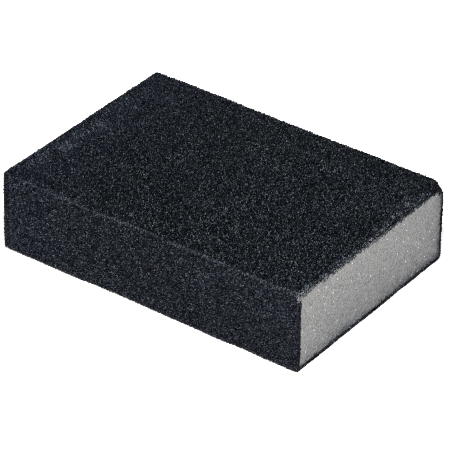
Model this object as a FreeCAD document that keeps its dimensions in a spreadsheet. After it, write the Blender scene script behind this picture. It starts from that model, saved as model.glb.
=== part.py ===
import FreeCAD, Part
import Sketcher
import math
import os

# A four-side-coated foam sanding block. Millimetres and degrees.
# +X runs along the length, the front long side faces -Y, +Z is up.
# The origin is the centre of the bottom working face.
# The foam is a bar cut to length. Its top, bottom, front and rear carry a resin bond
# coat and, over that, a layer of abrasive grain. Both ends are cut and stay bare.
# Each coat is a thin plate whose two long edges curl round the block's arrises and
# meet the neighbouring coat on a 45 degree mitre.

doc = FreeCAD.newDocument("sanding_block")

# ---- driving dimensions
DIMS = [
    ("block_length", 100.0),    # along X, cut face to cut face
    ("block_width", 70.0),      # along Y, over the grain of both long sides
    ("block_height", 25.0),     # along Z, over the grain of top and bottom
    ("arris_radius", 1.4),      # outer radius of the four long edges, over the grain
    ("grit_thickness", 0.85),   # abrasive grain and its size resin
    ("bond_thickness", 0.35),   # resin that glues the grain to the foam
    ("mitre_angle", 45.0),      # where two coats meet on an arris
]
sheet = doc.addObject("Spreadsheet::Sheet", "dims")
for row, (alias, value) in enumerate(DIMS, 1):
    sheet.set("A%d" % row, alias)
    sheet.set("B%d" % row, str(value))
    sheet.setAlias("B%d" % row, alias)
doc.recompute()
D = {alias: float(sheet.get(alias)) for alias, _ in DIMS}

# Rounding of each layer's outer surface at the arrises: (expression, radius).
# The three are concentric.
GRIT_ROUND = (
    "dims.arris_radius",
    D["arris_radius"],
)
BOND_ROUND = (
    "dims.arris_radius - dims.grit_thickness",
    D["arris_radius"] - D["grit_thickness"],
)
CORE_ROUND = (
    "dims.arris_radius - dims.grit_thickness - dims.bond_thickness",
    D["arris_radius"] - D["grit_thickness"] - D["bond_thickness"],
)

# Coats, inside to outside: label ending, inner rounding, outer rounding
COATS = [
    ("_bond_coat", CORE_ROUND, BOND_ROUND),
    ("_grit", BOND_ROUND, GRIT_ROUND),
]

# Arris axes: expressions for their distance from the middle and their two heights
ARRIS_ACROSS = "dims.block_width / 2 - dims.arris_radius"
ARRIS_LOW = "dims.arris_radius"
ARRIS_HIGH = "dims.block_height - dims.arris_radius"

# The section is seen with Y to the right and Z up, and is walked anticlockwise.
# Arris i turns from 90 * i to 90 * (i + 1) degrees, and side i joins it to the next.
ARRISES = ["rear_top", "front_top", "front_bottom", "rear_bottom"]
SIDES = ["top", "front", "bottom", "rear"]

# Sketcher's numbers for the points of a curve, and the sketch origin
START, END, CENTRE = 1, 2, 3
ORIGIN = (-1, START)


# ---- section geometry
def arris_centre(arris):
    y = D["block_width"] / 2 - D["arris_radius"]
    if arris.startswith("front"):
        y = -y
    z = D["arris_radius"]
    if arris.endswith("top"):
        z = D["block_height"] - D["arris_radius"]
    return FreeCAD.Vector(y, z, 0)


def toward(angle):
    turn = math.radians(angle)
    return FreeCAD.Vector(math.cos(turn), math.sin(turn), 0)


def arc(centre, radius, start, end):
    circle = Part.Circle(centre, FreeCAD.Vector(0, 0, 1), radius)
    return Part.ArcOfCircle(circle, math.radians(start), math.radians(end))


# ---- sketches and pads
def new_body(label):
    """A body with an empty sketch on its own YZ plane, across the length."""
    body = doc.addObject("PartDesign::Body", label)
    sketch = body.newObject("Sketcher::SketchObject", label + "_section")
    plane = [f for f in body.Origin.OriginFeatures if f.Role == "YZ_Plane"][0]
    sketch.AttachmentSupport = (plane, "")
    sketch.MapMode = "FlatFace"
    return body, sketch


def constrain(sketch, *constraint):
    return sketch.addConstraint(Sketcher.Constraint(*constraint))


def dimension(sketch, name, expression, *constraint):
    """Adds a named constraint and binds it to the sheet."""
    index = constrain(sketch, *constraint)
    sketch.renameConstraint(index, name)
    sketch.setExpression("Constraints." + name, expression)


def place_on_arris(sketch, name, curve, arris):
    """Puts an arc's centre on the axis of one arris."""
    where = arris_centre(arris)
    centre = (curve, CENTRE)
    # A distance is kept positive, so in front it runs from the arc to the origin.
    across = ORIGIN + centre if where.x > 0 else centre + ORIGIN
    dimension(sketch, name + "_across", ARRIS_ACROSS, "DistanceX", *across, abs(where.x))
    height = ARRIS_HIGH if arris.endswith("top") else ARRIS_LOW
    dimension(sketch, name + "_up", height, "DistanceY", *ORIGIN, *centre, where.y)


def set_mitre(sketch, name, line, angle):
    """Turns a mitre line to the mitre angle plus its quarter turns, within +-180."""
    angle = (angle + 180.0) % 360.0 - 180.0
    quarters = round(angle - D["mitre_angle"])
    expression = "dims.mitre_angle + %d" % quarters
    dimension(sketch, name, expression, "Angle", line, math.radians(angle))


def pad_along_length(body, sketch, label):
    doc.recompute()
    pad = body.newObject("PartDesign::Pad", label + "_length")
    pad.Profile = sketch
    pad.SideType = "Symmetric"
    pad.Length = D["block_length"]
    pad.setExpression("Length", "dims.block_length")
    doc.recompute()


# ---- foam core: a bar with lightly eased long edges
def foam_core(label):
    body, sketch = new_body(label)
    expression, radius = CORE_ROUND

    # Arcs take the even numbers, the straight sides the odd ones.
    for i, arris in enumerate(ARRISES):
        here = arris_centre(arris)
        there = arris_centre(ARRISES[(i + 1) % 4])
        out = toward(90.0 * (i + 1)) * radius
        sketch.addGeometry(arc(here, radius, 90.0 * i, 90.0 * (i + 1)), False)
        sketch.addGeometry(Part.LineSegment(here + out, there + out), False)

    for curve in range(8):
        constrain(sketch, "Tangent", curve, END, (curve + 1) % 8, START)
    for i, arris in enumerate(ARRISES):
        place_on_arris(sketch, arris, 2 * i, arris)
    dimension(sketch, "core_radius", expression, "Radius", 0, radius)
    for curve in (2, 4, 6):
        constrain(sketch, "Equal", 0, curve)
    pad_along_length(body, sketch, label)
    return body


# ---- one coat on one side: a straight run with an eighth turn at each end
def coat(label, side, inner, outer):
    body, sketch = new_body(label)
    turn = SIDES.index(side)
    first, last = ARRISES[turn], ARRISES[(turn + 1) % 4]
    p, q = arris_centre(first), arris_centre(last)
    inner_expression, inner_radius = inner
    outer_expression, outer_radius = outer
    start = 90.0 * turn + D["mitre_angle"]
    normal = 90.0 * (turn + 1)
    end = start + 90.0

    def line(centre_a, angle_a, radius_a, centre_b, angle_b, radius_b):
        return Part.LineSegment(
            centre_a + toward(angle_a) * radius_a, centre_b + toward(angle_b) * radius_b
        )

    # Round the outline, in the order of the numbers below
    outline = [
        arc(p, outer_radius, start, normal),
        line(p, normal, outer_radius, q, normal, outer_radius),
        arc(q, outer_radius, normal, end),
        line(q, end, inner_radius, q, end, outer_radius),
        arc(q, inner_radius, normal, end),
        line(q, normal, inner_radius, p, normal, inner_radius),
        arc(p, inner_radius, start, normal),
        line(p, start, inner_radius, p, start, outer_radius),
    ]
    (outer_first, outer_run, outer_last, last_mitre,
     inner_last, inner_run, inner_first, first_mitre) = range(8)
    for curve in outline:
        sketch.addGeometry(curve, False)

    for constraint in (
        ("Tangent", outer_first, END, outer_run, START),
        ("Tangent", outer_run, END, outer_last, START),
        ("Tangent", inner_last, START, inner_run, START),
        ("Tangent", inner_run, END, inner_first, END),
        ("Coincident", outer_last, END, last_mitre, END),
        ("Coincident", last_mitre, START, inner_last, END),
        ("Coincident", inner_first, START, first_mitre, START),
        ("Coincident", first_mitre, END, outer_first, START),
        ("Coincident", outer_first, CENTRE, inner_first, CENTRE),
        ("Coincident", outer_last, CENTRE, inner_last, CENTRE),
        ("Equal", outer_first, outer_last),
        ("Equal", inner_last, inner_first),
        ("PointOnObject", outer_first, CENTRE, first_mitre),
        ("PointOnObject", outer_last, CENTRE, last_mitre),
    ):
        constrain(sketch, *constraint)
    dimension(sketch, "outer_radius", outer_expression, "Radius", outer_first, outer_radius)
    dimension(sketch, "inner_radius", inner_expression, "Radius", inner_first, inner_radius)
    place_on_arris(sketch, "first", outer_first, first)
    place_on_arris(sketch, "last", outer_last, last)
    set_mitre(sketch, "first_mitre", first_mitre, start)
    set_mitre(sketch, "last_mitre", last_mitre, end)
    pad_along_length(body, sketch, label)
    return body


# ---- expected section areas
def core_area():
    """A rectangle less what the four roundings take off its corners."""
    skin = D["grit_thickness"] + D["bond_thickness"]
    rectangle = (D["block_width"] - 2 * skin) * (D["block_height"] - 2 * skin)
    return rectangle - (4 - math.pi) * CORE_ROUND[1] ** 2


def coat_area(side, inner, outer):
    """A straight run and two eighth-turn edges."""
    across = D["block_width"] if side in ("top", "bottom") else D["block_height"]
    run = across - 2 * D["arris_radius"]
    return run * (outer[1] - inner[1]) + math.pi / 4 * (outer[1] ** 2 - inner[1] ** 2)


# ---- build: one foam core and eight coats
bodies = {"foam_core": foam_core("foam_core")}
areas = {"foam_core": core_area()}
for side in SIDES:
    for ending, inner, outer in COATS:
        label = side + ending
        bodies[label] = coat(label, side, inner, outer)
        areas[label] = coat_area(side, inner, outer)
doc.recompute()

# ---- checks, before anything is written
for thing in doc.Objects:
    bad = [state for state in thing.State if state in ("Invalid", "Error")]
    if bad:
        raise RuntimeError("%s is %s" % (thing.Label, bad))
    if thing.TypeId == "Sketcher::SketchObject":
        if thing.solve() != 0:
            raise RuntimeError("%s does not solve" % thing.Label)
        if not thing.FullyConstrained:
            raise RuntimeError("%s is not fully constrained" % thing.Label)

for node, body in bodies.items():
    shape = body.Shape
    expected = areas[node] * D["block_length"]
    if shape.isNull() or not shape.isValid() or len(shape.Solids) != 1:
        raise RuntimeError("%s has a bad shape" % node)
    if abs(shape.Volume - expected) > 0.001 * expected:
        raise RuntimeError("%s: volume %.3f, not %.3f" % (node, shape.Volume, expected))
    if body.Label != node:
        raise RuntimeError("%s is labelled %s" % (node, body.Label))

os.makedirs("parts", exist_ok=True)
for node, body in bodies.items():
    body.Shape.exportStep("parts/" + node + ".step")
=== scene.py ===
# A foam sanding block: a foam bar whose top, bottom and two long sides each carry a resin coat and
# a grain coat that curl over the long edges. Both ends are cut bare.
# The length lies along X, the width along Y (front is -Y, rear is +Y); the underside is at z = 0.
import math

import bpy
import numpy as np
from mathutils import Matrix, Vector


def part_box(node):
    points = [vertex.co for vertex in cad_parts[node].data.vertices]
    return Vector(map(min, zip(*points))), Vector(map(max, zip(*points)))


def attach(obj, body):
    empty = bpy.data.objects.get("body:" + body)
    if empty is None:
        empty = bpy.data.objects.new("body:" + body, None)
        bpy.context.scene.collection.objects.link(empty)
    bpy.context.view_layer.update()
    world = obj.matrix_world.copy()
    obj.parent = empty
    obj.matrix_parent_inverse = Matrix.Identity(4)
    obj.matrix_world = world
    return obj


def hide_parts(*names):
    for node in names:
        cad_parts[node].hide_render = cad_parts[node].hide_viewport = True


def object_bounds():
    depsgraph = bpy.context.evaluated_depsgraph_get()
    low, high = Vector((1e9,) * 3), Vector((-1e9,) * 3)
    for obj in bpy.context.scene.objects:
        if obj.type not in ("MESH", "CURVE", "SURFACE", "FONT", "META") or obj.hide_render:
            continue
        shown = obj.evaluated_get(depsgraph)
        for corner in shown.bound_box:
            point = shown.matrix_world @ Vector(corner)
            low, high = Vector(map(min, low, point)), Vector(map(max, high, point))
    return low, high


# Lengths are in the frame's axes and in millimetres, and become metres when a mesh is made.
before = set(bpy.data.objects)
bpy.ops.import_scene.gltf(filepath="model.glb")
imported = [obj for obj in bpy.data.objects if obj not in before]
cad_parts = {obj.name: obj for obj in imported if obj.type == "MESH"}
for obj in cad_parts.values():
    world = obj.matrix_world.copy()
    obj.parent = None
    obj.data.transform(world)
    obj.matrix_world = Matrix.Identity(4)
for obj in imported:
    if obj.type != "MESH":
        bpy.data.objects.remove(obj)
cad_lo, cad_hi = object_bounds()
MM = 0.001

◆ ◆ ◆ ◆

Prompt — Within the listing above, the range opens at the line with "if abs(shape.Volume - expected)" and closes at the line with "points = [vertex.co". Reproduce exactly the lines of that range, including both ends.

Exercise output —
    if abs(shape.Volume - expected) > 0.001 * expected:
        raise RuntimeError("%s: volume %.3f, not %.3f" % (node, shape.Volume, expected))
    if body.Label != node:
        raise RuntimeError("%s is labelled %s" % (node, body.Label))

os.makedirs("parts", exist_ok=True)
for node, body in bodies.items():
    body.Shape.exportStep("parts/" + node + ".step")
=== scene.py ===
# A foam sanding block: a foam bar whose top, bottom and two long sides each carry a resin coat and
# a grain coat that curl over the long edges. Both ends are cut bare.
# The length lies along X, the width along Y (front is -Y, rear is +Y); the underside is at z = 0.
import math

import bpy
import numpy as np
from mathutils import Matrix, Vector


def part_box(node):
    points = [vertex.co for vertex in cad_parts[node].data.vertices]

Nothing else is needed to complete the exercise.